Better Use of Public Dollars

Sector partnerships are a more efficient use of public training dollars, which is why more than half of U.S. states are exploring or implementing these strategies. The National Skills Coalition, in partnership with the National Governors Association and Corporation for a Skilled Workforce released a report this week highlighting why governors and regional leaders are incorporating these partnerships as part of their comprehensive economic agenda. With fewer public dollars available, sector partnerships reduce inefficiencies and target resources to better serve workers and industry.

The Challenge

Unfortunately, federal expenditures are dwindling as the need for workforce development programs increases. Since 2001, federal workforce development programs have been cut by 30 percent -- with $1 billion of those cuts just since 2010. These programs stand to lose more funding as Congress continues to debate deficit reduction before sequestration takes effect in March. Some in Congress have proposed completely eliminating workforce training funds.

Even if workforce development funding is protected, the Workforce Investment Act -- the primary federal job training program which Congress has repeatedly failed to reauthorize -- provides no dedicated support for sector partnerships. In July 2010, the House of Representatives passed -- with bi-partisan, unanimous support -- the SECTORS Act, which would dedicate federal funding to the creation of sector partnerships. But this bi-partisan proposal has not moved forward.

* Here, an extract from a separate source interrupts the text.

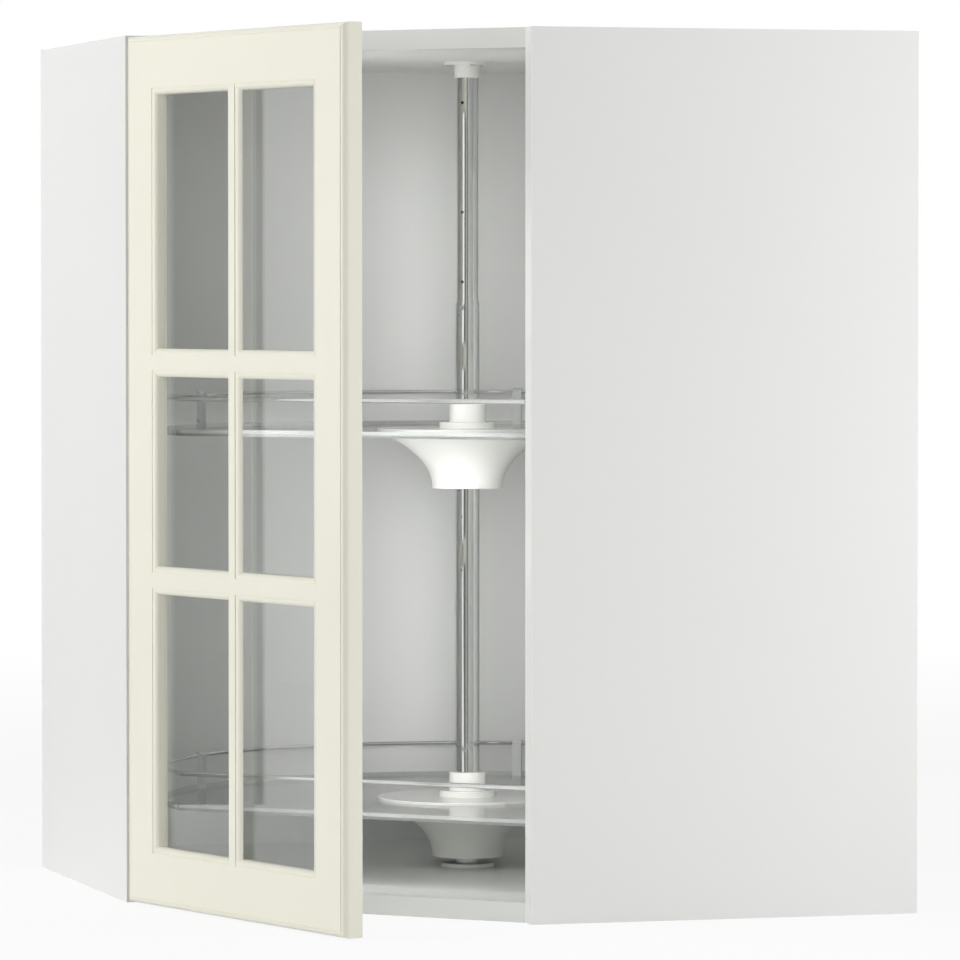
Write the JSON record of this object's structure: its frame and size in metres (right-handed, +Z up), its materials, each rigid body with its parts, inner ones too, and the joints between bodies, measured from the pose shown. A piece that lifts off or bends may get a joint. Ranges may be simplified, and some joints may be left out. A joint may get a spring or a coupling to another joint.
{
  "type": "corner carousel cabinet",
  "caption": "Wall-hung corner cabinet with a diagonal glazed framed door and round railed trays that revolve on a telescopic post.",
  "frame": {"origin": "the room corner at the level of the cabinet's underside, where both wall faces meet", "axes": "+Z up; the left back panel lies on the wall plane x = 0 and runs along -Y; the right back panel lies on the wall plane y = 0 and runs along +X; the door looks along +X -Y"},
  "size_m": [0.7482, 0.6661, 0.8],
  "materials": {
    "white_laminate": "white melamine laminate, fine satin grain",
    "back_board": "white faced hardboard",
    "door_paint": "cream satin lacquer",
    "door_glass": "clear polished float glass",
    "clear_plastic": "clear moulded plastic, lightly frosted",
    "white_plastic": "white moulded plastic",
    "chrome": "polished chrome plate",
    "nickel_plate": "satin nickel plate",
    "zinc_steel": "bright zinc plate",
    "soft_clear": "translucent soft pad",
    "dowel_wood": "bare beech"
  },
  "bodies": {
    "cabinet": {"left_side_panel": "white_laminate", "right_side_panel": "white_laminate", "top_panel": "white_laminate", "bottom_panel": "white_laminate", "left_back_panel": "back_board", "right_back_panel": "back_board", "corner_batten": "white_laminate", "panel_dowels": "dowel_wood", "cam_locks": "zinc_steel", "wall_plates": "zinc_steel", "wall_plate_screws": "zinc_steel", "hinge_plates": "nickel_plate", "hinge_arms": "nickel_plate", "hinge_plate_screws": "zinc_steel", "top_bracket": "white_plastic", "top_bracket_screws": "zinc_steel", "inner_tube": "chrome", "outer_tube": "chrome", "base_plate": "white_plastic", "base_plate_screws": "zinc_steel", "lower_support_collar": "white_plastic", "upper_support_collar": "white_plastic", "support_pins": "zinc_steel", "lower_glide_washer": "white_plastic", "upper_glide_washer": "white_plastic"},
    "hinge_links": {"hinge_links": "zinc_steel", "hinge_pins": "nickel_plate"},
    "door": {"hinge_cups": "nickel_plate", "hinge_cup_screws": "nickel_plate", "hinge_stile": "door_paint", "free_stile": "door_paint", "top_rail": "door_paint", "bottom_rail": "door_paint", "vertical_bar": "door_paint", "upper_bar": "door_paint", "lower_bar": "door_paint", "door_glass": "door_glass", "glazing_beads": "door_paint", "door_bumpers": "soft_clear"},
    "lock_button": {"lock_button": "zinc_steel"},
    "lower_shelf": {"lower_tray": "clear_plastic", "lower_hub": "white_plastic", "lower_cone": "white_plastic", "lower_rail": "chrome", "lower_rail_posts": "white_plastic", "lower_hub_screws": "zinc_steel"},
    "upper_shelf": {"upper_tray": "clear_plastic", "upper_hub": "white_plastic", "upper_cone": "white_plastic", "upper_rail": "chrome", "upper_rail_posts": "white_plastic", "upper_hub_screws": "zinc_steel"}
  },
  "joints": [
    {"name": "hinge_link_swing", "type": "hinge", "parent": "cabinet", "child": "hinge_links", "pos_m": [0.39195, -0.63623, 0.4], "axis": [0, 0, -1], "range_deg": [-33, 14.7]},
    {"name": "door_swing", "type": "hinge", "parent": "hinge_links", "child": "door", "pos_m": [0.37853, -0.64923, 0.4], "axis": [0, 0, -1], "range_deg": [-43.8, 98.7]},
    {"name": "lower_turn", "type": "hinge", "parent": "cabinet", "child": "lower_shelf", "pos_m": [0.2925, -0.3165, 0.08], "axis": [0, 0, 1], "continuous": true},
    {"name": "upper_turn", "type": "hinge", "parent": "cabinet", "child": "upper_shelf", "pos_m": [0.2925, -0.3165, 0.43], "axis": [0, 0, 1], "continuous": true},
    {"name": "lock_press", "type": "slide", "parent": "cabinet", "child": "lock_button", "axis": [-0.7071, 0.7071, 0], "range_m": [0, 0.002], "stiffness_N_per_m": 400}
  ],
  "couplings": [
    {"joint": "hinge_link_swing", "follows": "door_swing", "ratio": -0.33333}
  ]
}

While closing the skills gap cannot in and of itself solve unemployment, it is one essential component of the solution. With the growth and evaluation of sector partnerships over the last decade, we are fortunate to have one answer the question: "What works?" Expanding and supporting sector partnerships will get more people back to work, grow industries and help ensure long-term economic health. The only question remaining is this: "Do we have the political will and leadership in Washington to accomplish what works?"

Only President Obama and Congress can answer that question.